The exercise. Make an exact copy of all the data.

Data block.
※

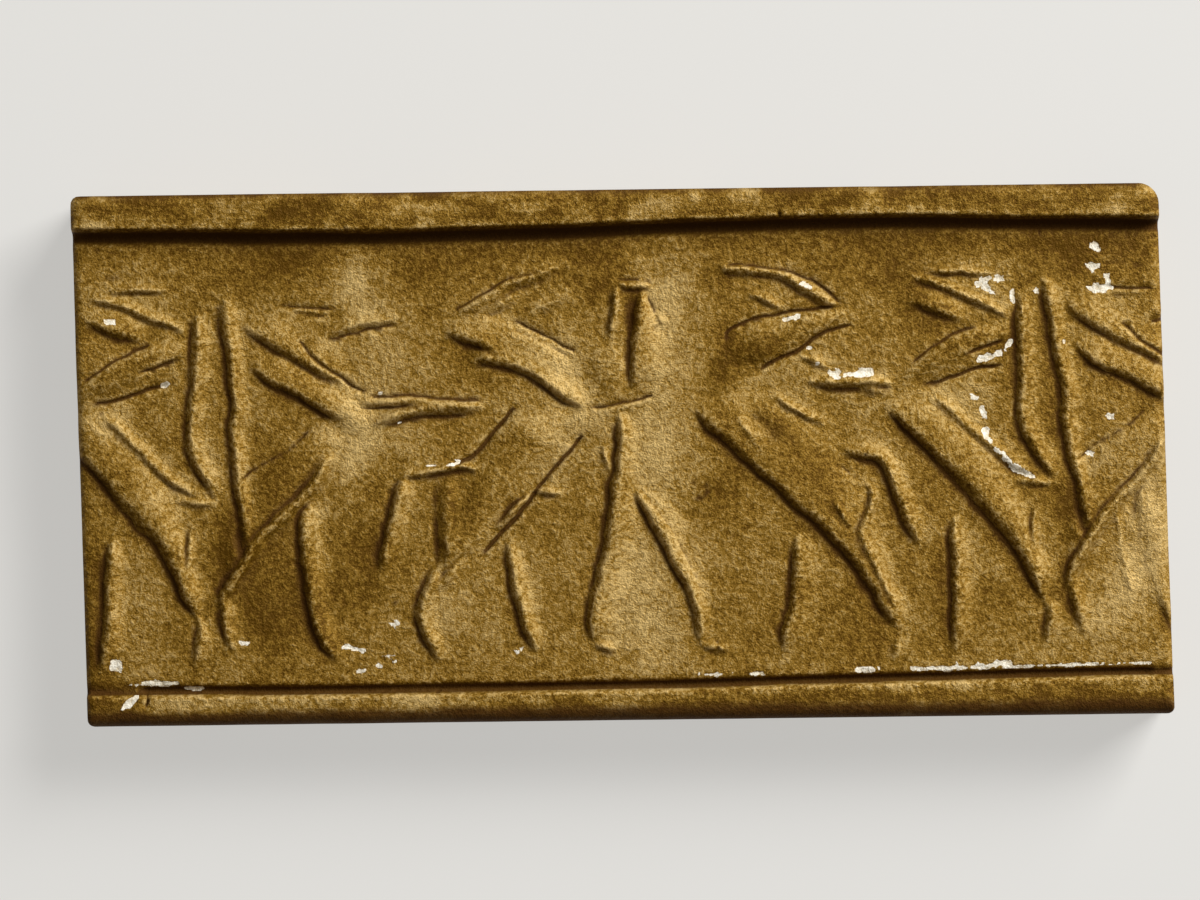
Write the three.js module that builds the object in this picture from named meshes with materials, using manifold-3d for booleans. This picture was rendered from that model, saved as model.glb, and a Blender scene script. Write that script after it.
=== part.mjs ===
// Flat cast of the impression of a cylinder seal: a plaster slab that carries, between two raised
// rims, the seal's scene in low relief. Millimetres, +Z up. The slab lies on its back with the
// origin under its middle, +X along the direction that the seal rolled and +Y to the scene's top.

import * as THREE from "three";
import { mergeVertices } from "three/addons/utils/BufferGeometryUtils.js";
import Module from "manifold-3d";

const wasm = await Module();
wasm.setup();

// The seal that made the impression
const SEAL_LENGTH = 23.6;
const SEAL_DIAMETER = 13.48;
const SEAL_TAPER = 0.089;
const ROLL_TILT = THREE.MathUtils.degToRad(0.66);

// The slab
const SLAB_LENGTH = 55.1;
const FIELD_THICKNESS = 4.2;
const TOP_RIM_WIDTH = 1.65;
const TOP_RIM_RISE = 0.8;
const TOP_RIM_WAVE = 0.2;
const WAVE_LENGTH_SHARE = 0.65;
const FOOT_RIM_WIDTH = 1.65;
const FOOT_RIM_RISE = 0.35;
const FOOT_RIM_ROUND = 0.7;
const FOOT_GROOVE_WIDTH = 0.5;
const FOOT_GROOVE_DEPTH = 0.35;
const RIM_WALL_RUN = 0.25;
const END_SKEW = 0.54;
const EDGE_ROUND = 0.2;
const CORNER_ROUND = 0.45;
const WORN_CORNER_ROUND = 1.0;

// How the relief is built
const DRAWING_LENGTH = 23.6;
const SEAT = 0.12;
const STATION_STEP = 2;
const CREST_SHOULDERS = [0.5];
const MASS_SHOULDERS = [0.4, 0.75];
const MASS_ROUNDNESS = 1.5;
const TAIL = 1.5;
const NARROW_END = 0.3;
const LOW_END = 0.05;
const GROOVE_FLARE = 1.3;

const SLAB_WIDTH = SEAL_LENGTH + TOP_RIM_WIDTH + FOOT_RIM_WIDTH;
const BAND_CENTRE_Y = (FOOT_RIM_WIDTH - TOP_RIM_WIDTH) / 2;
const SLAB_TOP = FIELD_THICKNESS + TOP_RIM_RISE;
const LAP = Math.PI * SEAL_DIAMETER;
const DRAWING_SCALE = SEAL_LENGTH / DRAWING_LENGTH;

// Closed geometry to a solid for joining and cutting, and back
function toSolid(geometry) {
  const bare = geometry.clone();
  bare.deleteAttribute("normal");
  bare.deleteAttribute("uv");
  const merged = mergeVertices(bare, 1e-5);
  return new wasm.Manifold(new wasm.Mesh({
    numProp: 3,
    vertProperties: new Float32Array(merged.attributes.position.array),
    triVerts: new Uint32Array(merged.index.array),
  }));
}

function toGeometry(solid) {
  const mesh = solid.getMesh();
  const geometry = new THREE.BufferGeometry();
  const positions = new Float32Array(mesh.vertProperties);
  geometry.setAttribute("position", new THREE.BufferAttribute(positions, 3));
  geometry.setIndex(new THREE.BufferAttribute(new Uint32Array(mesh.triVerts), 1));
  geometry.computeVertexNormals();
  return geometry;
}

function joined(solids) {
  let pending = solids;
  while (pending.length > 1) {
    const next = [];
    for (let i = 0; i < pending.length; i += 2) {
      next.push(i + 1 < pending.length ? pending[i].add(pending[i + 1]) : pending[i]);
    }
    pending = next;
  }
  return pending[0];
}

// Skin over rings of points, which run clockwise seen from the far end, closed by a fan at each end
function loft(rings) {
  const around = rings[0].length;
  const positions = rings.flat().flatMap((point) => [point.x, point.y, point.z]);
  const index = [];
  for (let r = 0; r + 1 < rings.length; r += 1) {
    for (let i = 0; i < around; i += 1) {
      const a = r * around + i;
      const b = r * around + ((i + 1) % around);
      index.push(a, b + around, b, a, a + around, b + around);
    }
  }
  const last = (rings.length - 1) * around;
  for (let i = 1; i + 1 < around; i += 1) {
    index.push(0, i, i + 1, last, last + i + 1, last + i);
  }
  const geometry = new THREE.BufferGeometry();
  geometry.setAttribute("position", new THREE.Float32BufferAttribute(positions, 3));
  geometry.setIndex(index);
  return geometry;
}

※

Result of this task.
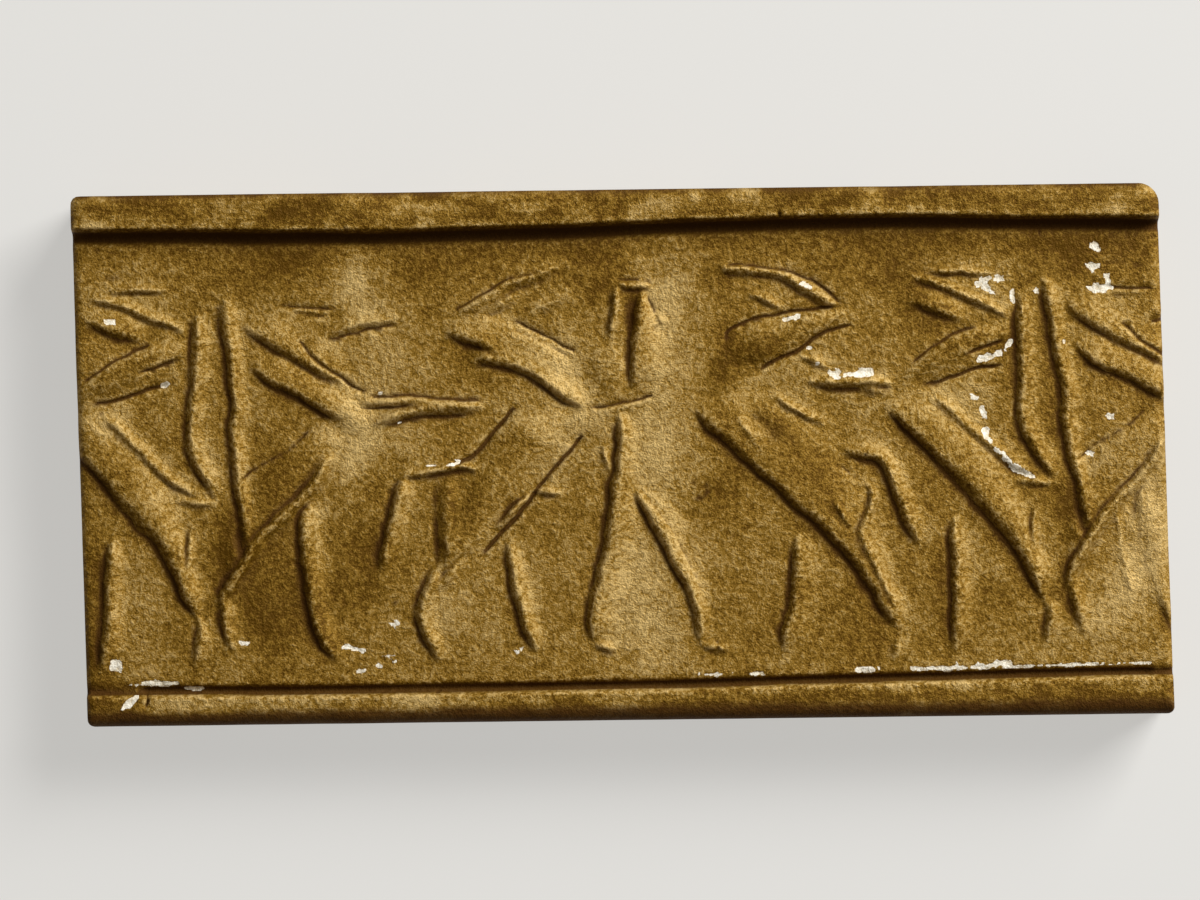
Write the three.js module that builds the object in this picture from named meshes with materials, using manifold-3d for booleans. This picture was rendered from that model, saved as model.glb, and a Blender scene script. Write that script after it.
=== part.mjs ===
// Flat cast of the impression of a cylinder seal: a plaster slab that carries, between two raised
// rims, the seal's scene in low relief. Millimetres, +Z up. The slab lies on its back with the
// origin under its middle, +X along the direction that the seal rolled and +Y to the scene's top.

import * as THREE from "three";
import { mergeVertices } from "three/addons/utils/BufferGeometryUtils.js";
import Module from "manifold-3d";

const wasm = await Module();
wasm.setup();

// The seal that made the impression
const SEAL_LENGTH = 23.6;
const SEAL_DIAMETER = 13.48;
const SEAL_TAPER = 0.089;
const ROLL_TILT = THREE.MathUtils.degToRad(0.66);

// The slab
const SLAB_LENGTH = 55.1;
const FIELD_THICKNESS = 4.2;
const TOP_RIM_WIDTH = 1.65;
const TOP_RIM_RISE = 0.8;
const TOP_RIM_WAVE = 0.2;
const WAVE_LENGTH_SHARE = 0.65;
const FOOT_RIM_WIDTH = 1.65;
const FOOT_RIM_RISE = 0.35;
const FOOT_RIM_ROUND = 0.7;
const FOOT_GROOVE_WIDTH = 0.5;
const FOOT_GROOVE_DEPTH = 0.35;
const RIM_WALL_RUN = 0.25;
const END_SKEW = 0.54;
const EDGE_ROUND = 0.2;
const CORNER_ROUND = 0.45;
const WORN_CORNER_ROUND = 1.0;

// How the relief is built
const DRAWING_LENGTH = 23.6;
const SEAT = 0.12;
const STATION_STEP = 2;
const CREST_SHOULDERS = [0.5];
const MASS_SHOULDERS = [0.4, 0.75];
const MASS_ROUNDNESS = 1.5;
const TAIL = 1.5;
const NARROW_END = 0.3;
const LOW_END = 0.05;
const GROOVE_FLARE = 1.3;

const SLAB_WIDTH = SEAL_LENGTH + TOP_RIM_WIDTH + FOOT_RIM_WIDTH;
const BAND_CENTRE_Y = (FOOT_RIM_WIDTH - TOP_RIM_WIDTH) / 2;
const SLAB_TOP = FIELD_THICKNESS + TOP_RIM_RISE;
const LAP = Math.PI * SEAL_DIAMETER;
const DRAWING_SCALE = SEAL_LENGTH / DRAWING_LENGTH;

// Closed geometry to a solid for joining and cutting, and back
function toSolid(geometry) {
  const bare = geometry.clone();
  bare.deleteAttribute("normal");
  bare.deleteAttribute("uv");
  const merged = mergeVertices(bare, 1e-5);
  return new wasm.Manifold(new wasm.Mesh({
    numProp: 3,
    vertProperties: new Float32Array(merged.attributes.position.array),
    triVerts: new Uint32Array(merged.index.array),
  }));
}

function toGeometry(solid) {
  const mesh = solid.getMesh();
  const geometry = new THREE.BufferGeometry();
  const positions = new Float32Array(mesh.vertProperties);
  geometry.setAttribute("position", new THREE.BufferAttribute(positions, 3));
  geometry.setIndex(new THREE.BufferAttribute(new Uint32Array(mesh.triVerts), 1));
  geometry.computeVertexNormals();
  return geometry;
}

function joined(solids) {
  let pending = solids;
  while (pending.length > 1) {
    const next = [];
    for (let i = 0; i < pending.length; i += 2) {
      next.push(i + 1 < pending.length ? pending[i].add(pending[i + 1]) : pending[i]);
    }
    pending = next;
  }
  return pending[0];
}

// Skin over rings of points, which run clockwise seen from the far end, closed by a fan at each end
function loft(rings) {
  const around = rings[0].length;
  const positions = rings.flat().flatMap((point) => [point.x, point.y, point.z]);
  const index = [];
  for (let r = 0; r + 1 < rings.length; r += 1) {
    for (let i = 0; i < around; i += 1) {
      const a = r * around + i;
      const b = r * around + ((i + 1) % around);
      index.push(a, b + around, b, a, a + around, b + around);
    }
  }
  const last = (rings.length - 1) * around;
  for (let i = 1; i + 1 < around; i += 1) {
    index.push(0, i, i + 1, last, last + i + 1, last + i);
  }
  const geometry = new THREE.BufferGeometry();
  geometry.setAttribute("position", new THREE.Float32BufferAttribute(positions, 3));
  geometry.setIndex(index);
  return geometry;
}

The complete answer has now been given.